Granted, at the same time - this could also be used for "encrypted" communications, so long as Tenfingers itself doesn't keep track of hashes. If it keeps track of the existing hashes, then technically it has every link available to the network and thus, also has the ability to break the encryption, right?
If someone has the link - generally those are retrieved in plain-text. Even with an HTTPS connection, you're asking the server in, basically plaintext "give me the data for [X]" -- do you guard against that somehow?
Okay, so first of all, Tenfingers is wildly different compared to IPFS or say Filecoin, it's another underlying paradigm.
There are no "hashes", the nodes are trust-less, and everything is encrypted.
Which means that if you have the link to a data, you can retrieve it, and decrypt it. If you don't have the link you cannot do either.
The link is not a hash like in IPFS but a small collection of information, like how to connect to the nodes, encryption key etc.
So, in order:
If you have a bot net, you don't need tenfingers to control it. But sure, you could I guess, like you could control a lamp with it. A normal web server can do the same thing ofc.
Yes you can use the data for communications, that is actually the idea behind the protocol. You can have a web page that "communicates" with other people for example, by you updating it when you want to communicate something.
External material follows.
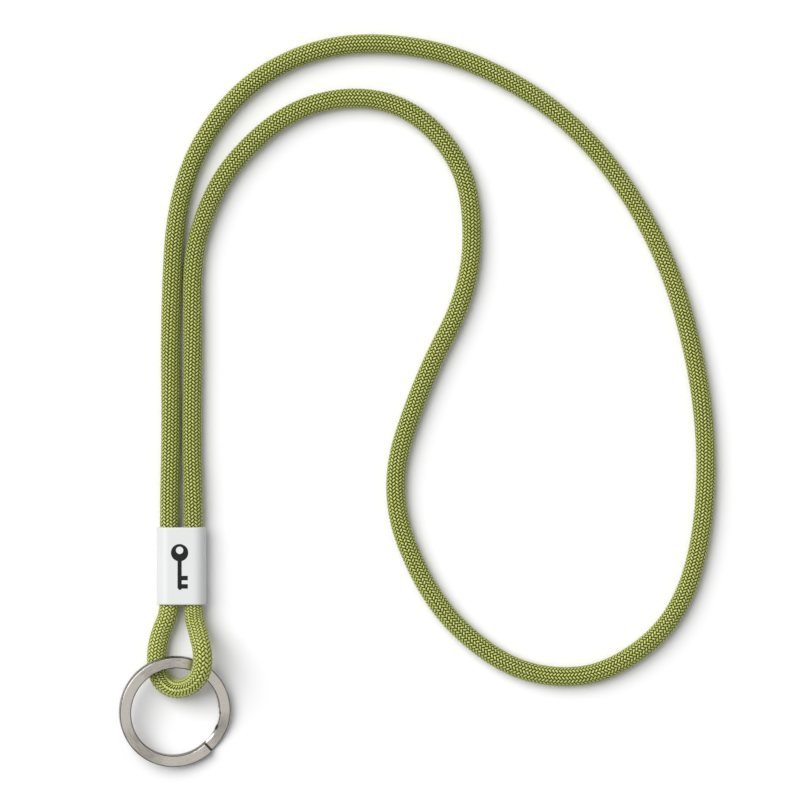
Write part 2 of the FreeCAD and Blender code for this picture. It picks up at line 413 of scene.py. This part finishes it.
# Every yarn of a braid along a line, as tubes of points. A yarn winds round the line at constant
# pitch. Its distance from the line is a flattened cosine with one crest each four crossings: over
# two yarns of the other set, then under two. The two sets' waves are opposite, and depend only on
# the angle round the cord, so the crests line up in ribs along it. The ribs drift slowly round a
# long cord, as a laid cord does. A yarn's section is an ellipse, fullest on the crest. Its width
# is a share of the yarns' spacing. Inside a bend the yarns crowd: crowding is the length of the
# yarn's middle path along the cord, per length of the line. The spacing shrinks with it, and the
# share by its square root.
def braidTubes(line, steps, sides, squeeze):
    length = lengthAlong(line)[-1]
    carriers, lay = braid["carriers"], braid["lay"]
    count = int(length / lay * 2 * carriers * steps) + 2
    stations, places, side, upper = trackOf(line, count)
    scale = squeeze(places)
    drift = np.clip(length / braid["driftLength"], 0, 1) * sum(
        turn * np.sin(stations / reach + phase) for turn, reach, phase in braid["drift"])
    carrier = np.arange(carriers)[:, None]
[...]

You can even share links to other webpages shared with tenfingers, and they can link back to you.
I hope that explains it, but just to be a bit more precise, there are no hashes, instead the IP:ports are used (several if you overshare) so that the link only knows exactly who to call (and that's all secured so you can't just randomly try to get random data).
Hope it helps, it is a quite different system, so please say if there is something unclear!